Born in former Königsberg, now Russian Kaliningrad, Ruth Morse grew up in a city with a complicated history. Ruth always belonged to cosmopolitans, learning different cultures and seeking beauty in the world. She worked as a model, traveling to completely different corners of the world such as Milan and Dubai. In each country, Ruth met teens her age and soon discovered that wherever you are from, teenagers face similar problems.

Ruth tackles these issues in her debut novel "Fireflies Glow Only in the Dark", a story about family, falling in love, and growing up. It will help teens learn her methods for dealing with the chaos of events and tribulations striking all at once.

Q: What is your favorite book from your childhood?

A: I thought about answering “Remarque,” but it feels like I should stick to London’s “Martin Eden” anyway. You see, Remarque showed me my emotional side, his books made me ache and feel and learn the true value of sensuality. But in “Martin Eden” I found motivation. The desire to live and make art and learn more about life, and never give up for it’s never too late to change your life. And me being me, this moody, full of self-doubt teen, I guess “Martin Eden” gave me what I needed the most.

Q. When did you write your first story and how old were you?

A: I was around six, seven maybe? I never remember important dates, for better or worse. All I know I was too young for that story to be beautifully written but the fact that I did write it from the beginning to the end is beautiful.

Q. As a child, what did you want to do when you grew up?

A: This one is simple — I wanted to be a writer.

Q. Who inspired you to be an author?

A: My family. In my childhood, it was a normal thing for us, to read books and then gather up in the living room to discuss them. My father was the one who gave me “Martin Eden” in the first place, and his father was the one who gave it to him when my father was a teen. Both my parents love books and they supported me when I made my first clumsy steps on the writing path and wrote a little story about a snowflake. I should definitely find it and read again, though.

Q: If you could have been the author of any book ever written, which book would you choose?
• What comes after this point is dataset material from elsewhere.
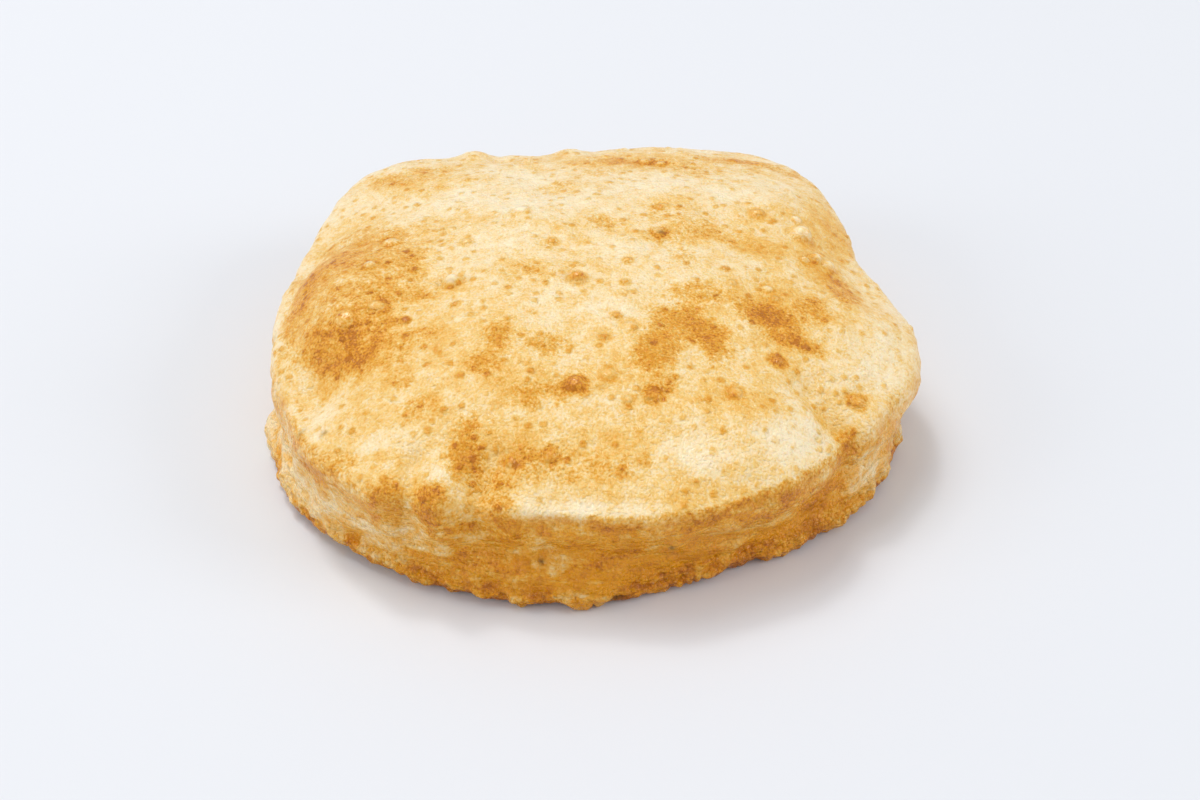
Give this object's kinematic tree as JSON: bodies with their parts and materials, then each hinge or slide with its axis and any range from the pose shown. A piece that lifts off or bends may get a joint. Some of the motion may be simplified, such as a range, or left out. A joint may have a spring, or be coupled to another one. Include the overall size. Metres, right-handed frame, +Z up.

A: Insta thought — “The Picture of Dorian Gray” by Oscar Wilde. It’s just that you can’t dislike his books because of his own personality. A bit selfish choice, heh?
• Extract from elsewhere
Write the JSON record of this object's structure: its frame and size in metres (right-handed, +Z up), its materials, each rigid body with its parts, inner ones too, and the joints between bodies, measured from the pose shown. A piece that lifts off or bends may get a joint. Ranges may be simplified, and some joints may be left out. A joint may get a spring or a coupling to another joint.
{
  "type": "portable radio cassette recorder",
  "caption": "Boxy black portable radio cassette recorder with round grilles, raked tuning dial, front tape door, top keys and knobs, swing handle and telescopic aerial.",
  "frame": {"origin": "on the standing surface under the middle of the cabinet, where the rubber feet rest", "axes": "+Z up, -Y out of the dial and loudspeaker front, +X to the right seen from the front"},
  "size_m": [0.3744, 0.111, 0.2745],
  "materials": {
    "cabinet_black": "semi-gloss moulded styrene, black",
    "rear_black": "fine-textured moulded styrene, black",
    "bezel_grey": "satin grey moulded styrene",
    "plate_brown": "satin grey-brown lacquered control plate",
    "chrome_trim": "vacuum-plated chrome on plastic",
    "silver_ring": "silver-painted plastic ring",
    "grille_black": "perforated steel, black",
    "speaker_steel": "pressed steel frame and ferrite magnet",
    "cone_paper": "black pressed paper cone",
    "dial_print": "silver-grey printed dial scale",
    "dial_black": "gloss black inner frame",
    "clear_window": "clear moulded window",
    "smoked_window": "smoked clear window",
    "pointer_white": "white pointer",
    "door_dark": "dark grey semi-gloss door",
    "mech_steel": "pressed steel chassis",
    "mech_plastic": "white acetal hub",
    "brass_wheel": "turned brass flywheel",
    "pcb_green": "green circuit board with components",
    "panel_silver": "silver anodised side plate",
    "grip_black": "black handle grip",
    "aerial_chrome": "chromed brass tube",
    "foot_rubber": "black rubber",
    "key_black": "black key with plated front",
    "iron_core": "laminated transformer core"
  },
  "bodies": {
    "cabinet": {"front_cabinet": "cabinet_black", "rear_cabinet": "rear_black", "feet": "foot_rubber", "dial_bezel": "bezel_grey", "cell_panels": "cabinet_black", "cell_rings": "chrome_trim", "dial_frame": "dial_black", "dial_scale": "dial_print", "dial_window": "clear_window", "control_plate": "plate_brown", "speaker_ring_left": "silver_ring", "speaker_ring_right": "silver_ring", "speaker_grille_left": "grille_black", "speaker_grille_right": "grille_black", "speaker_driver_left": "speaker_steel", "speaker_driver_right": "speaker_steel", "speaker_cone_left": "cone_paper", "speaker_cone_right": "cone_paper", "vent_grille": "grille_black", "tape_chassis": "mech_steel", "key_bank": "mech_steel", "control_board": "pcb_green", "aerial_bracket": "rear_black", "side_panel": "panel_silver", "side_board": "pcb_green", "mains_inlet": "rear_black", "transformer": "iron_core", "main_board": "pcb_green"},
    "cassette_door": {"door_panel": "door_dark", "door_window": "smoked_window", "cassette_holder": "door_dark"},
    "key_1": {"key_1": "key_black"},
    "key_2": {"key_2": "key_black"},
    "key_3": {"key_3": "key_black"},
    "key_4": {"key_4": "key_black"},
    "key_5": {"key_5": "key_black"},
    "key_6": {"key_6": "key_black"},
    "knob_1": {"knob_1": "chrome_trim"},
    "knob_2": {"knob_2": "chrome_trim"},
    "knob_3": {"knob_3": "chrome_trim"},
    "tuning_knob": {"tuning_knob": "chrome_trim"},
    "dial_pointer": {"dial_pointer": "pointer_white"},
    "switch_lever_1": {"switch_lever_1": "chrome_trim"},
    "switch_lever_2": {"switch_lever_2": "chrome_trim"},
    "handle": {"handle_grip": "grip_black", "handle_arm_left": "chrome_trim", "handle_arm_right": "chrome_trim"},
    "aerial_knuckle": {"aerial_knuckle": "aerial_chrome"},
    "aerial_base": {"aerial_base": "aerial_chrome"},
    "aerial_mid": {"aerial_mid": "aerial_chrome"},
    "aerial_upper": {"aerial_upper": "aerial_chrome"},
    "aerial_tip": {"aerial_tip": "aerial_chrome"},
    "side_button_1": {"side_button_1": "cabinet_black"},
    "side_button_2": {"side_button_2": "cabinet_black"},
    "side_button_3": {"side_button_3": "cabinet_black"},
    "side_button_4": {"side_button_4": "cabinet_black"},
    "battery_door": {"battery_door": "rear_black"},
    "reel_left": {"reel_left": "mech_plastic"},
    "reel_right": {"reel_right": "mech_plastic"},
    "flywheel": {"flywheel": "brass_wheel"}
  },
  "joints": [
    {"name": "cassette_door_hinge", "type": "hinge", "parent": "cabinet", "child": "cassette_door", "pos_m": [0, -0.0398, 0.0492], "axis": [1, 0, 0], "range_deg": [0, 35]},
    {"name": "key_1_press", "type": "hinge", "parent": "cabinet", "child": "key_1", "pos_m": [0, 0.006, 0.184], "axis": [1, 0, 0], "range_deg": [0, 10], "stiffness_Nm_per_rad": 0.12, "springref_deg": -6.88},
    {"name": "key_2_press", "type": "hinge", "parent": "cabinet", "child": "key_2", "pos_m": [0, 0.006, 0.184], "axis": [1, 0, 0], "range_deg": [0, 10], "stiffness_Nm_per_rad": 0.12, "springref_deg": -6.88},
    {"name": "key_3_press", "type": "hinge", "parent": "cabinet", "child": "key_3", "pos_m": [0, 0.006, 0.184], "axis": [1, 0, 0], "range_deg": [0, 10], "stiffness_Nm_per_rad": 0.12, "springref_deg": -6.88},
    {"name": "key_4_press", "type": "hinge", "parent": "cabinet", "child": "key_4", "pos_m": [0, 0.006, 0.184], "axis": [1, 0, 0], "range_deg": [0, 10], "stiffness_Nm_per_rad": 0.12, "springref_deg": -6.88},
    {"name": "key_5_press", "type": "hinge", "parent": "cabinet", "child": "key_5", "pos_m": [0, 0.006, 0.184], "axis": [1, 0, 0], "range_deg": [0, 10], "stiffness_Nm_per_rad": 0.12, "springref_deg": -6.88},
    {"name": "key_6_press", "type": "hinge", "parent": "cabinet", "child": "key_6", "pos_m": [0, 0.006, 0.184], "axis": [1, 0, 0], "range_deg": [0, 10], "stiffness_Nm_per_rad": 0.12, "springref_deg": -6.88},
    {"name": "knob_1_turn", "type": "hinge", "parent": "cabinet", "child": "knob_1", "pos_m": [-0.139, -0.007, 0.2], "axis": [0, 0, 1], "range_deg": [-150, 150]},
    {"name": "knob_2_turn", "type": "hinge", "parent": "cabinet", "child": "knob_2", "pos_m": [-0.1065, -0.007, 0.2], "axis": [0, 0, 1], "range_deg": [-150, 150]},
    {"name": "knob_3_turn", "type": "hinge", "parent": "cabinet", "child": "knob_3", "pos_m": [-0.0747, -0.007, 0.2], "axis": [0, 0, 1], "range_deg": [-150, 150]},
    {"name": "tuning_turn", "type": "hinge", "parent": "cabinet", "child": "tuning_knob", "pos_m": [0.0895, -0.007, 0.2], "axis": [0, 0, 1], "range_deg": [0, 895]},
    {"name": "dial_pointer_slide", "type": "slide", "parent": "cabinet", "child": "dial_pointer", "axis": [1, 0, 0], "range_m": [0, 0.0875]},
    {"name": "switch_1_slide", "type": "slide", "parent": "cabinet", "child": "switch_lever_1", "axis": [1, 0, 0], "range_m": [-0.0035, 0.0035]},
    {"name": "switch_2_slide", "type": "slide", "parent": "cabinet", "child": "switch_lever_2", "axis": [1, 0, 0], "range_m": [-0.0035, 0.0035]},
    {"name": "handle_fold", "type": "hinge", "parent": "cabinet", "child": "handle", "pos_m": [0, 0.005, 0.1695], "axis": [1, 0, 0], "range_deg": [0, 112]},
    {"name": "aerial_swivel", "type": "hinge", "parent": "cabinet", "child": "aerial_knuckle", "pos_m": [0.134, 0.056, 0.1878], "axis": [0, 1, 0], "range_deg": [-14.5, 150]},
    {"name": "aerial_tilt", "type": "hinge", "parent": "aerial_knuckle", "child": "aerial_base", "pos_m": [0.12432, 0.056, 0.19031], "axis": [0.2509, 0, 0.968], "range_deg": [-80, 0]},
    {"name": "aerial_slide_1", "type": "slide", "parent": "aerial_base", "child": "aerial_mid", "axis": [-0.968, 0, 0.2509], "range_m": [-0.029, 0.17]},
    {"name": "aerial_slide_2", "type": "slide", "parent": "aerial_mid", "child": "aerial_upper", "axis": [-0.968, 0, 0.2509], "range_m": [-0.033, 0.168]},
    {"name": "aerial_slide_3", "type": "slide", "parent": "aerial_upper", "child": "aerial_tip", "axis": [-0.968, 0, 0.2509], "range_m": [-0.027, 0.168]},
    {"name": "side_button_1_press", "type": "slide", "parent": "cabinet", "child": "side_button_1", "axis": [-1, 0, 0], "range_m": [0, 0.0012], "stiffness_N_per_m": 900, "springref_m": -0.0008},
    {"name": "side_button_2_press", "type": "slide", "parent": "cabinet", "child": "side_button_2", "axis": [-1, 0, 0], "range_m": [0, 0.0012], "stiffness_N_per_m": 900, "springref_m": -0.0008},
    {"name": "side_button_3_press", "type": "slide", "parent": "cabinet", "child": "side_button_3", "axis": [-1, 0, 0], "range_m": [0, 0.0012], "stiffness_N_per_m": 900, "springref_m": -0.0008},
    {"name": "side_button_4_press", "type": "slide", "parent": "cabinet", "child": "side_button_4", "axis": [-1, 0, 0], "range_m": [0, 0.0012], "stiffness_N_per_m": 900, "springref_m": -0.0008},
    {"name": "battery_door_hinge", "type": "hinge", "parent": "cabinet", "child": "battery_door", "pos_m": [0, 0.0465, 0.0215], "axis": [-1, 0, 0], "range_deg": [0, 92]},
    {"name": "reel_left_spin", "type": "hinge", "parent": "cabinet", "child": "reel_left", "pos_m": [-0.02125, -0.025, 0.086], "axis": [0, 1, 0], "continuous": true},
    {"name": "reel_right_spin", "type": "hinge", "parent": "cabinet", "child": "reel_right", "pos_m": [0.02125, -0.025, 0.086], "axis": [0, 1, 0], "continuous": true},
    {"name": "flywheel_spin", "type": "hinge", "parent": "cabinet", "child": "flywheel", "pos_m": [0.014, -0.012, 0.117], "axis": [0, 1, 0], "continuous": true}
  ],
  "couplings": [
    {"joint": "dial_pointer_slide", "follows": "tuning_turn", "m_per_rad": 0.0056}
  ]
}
Q: What do you like doing when you're not reading?

A: I love reading, that’s no surprise, and also I love spending time outside my house, just walking around with music in my headphones and my head in the clouds. Also, I play the piano and love sports, especially tennis.

Q: Where do you get your writing ideas from?
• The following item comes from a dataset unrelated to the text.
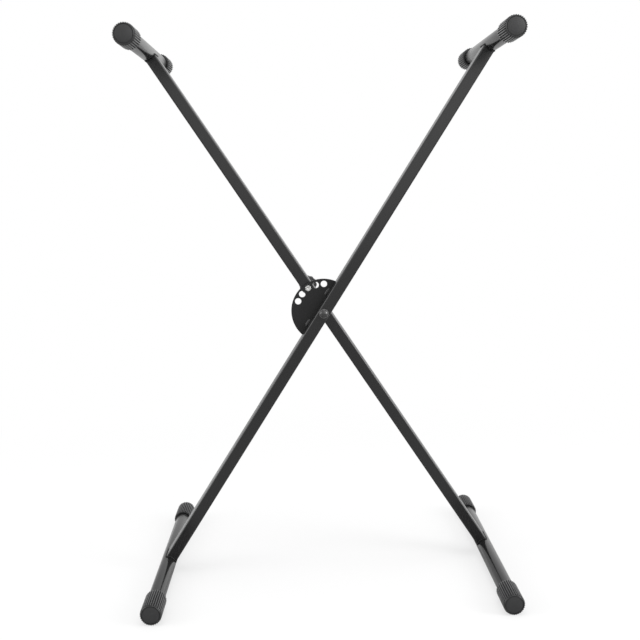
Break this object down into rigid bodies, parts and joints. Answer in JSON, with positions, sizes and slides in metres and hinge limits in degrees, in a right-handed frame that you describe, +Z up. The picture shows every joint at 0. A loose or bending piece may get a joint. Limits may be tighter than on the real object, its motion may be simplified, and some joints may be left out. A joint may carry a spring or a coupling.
{
  "type": "keyboard stand",
  "caption": "Folding X-shaped keyboard stand of black steel tube, with ribbed rubber end caps and a spring-loaded lock pin in a row of height holes.",
  "frame": {"origin": "on the floor, in the middle of the stand below the pivot, with the lock pin in line with the middle hole", "axes": "+Z up; the stand's front, with the bolt head, faces -Y; +X to the right seen from the front"},
  "size_m": [0.5856, 0.497, 0.878],
  "materials": {
    "black_paint": "semi-gloss black powder coat on steel",
    "black_rubber": "matte moulded rubber",
    "zinc": "bright zinc plate on steel",
    "black_bolt": "blackened steel",
    "spring_steel": "bare spring wire",
    "nylon": "black nylon",
    "black_plastic": "moulded black plastic"
  },
  "bodies": {
    "front_leg": {"front_leg_bar": "black_paint", "front_leg_top_tube": "black_paint", "front_leg_foot_tube": "black_paint", "front_leg_top_cap_front": "black_rubber", "front_leg_top_cap_rear": "black_rubber", "front_leg_foot_cap_front": "black_rubber", "front_leg_foot_cap_rear": "black_rubber", "lock_disc": "black_paint", "front_pivot_sleeve": "zinc", "pivot_spacer": "nylon", "pivot_washer_front": "black_bolt", "pivot_washer_rear": "black_bolt", "pivot_bolt": "black_bolt", "pivot_lock_nut": "zinc"},
    "rear_leg": {"rear_leg_bar": "black_paint", "rear_leg_top_tube": "black_paint", "rear_leg_foot_tube": "black_paint", "rear_leg_top_cap_front": "black_rubber", "rear_leg_top_cap_rear": "black_rubber", "rear_leg_foot_cap_front": "black_rubber", "rear_leg_foot_cap_rear": "black_rubber", "rear_pivot_sleeve": "zinc", "pin_barrel": "black_paint", "barrel_plug": "zinc", "lock_spring": "spring_steel"},
    "lock_pin": {"lock_pin": "zinc", "pull_knob": "black_plastic", "knob_screw": "black_bolt"}
  },
  "joints": [
    {"name": "fold", "type": "hinge", "parent": "front_leg", "child": "rear_leg", "pos_m": [0, 0, 0.43522], "axis": [0, -1, 0], "range_deg": [-61.99, 35.2]},
    {"name": "pin_slide", "type": "slide", "parent": "rear_leg", "child": "lock_pin", "axis": [0, 1, 0], "range_m": [-0.0033, 0.005], "stiffness_N_per_m": 800, "springref_m": -0.009, "deforming": ["lock_spring"]}
  ]
}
A: I’m a hell of a dreamer and also a big fan of movies. When I write my stories, those qualities mix together in a weird symbiosis where I see the scenes and dialogues as if I watched a movie. In good movies, the camera shows you little details that help you understand the story without the characters saying anything. Watching my own film, I just pick up those details and put them on paper.

Q: Are your characters based off real people or did they all come entirely from your imagination?

A: With books I write, it’s always little details that come from my own experience and people around me. For example, when writing my latest novella, Not Yours but Forever, I gave one of the main characters, Hope, my friend's eye color. Blue with white dots and lines, it’s just too beautiful of a picture to not put it on paper. Same goes for scenes and personalities. My books are full of little remarks, details that I broadcast from real life. And finally, the struggle of the main character, it’s my struggle, too. Pretty much always.